Almost every Sunday of the Church year begins the same: “the grace of our Lord Jesus Christ, the love of God, and the fellowship (or community-making) of the Holy Spirit, be with you all.”

It’s a poetic, call-and-response sort of greeting that not only quotes from the New Testament (as we heard in the second reading), but reflects how our ancestors in faith experienced God in active and often surprising ways:

    in the life, death, and new life of Jesus;

    in the goodness and love of God’s action in history: in creation; in calling Israel to be a special people; in the reforming and justice-making words and actions of the prophets (as one of our communion prayers nicely summarizes);

    and in the communion of the Holy Spirit who swept over the waters at the beginning of time; who swept over the waters at Jesus’s baptism; and who swept over the early Church at Pentecost; and gave them a way of being together — teaching, worship, and ritual action — that confirms for us that God is with us when we gather and create that space for love, joy, peace, patience, kindness, goodness, faithfulness, gentleness, and self-control.

And that Spirit that identified descended on Jesus at his baptism, when a voice acclaimed him as God’s Beloved, is at work, we trust, in Lena’s life, and in her baptism, claiming her as God’s Child, God’s Beloved.

On a festival like today, Trinity Sunday, we reflect (perhaps with some perplexity) that God has been revealed to us as a dynamic force of call-and-response, or source-and-return, or giving-and-receiving of love. And in baptism we celebrate that that power of love adopts us and brings us into that intimacy between Jesus and the One he called Abba.

We were created for relationship with God. But being human, we sometimes (maybe oftentimes) forget that closeness of relationship we were built for.
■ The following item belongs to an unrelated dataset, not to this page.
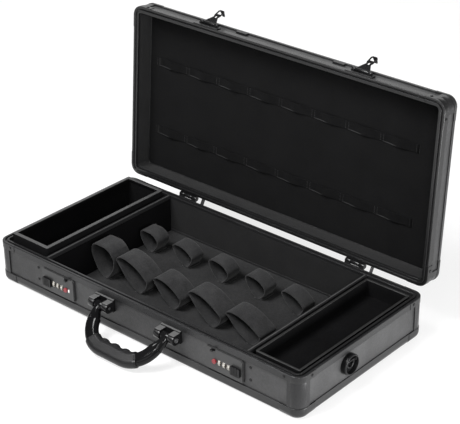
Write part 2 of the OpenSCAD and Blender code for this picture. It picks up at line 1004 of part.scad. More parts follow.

We set up idols, distractions, and habits that stand in for the attention and devotion that should rightly go to God. So we’ll begin with three ‘no’s and three ‘yes’s. No to the bad; yes to Jesus. Baptism re-centres us. It washes away the mud and dirt that clings and accumulates, and weighs us down. And there is something in which I find great comfort. A little later on when we come to the baptismal covenant, all of the commitments of “I will” are followed by “with God’s help.” We’re not talking about just trying harder, but about opening ourselves up to that Spirit of Love that’s closer to us than we usually realize. We’ve seen that Spirit at work in Lena — in her deep involvement and enthusiasm for our church life. And we’ve also seen that Spirit at work in Lena’s family, who go right back to the early days of this congregation. So let’s do this, and may Lena be a reminder to all of us of our primary identities as beloved children of God.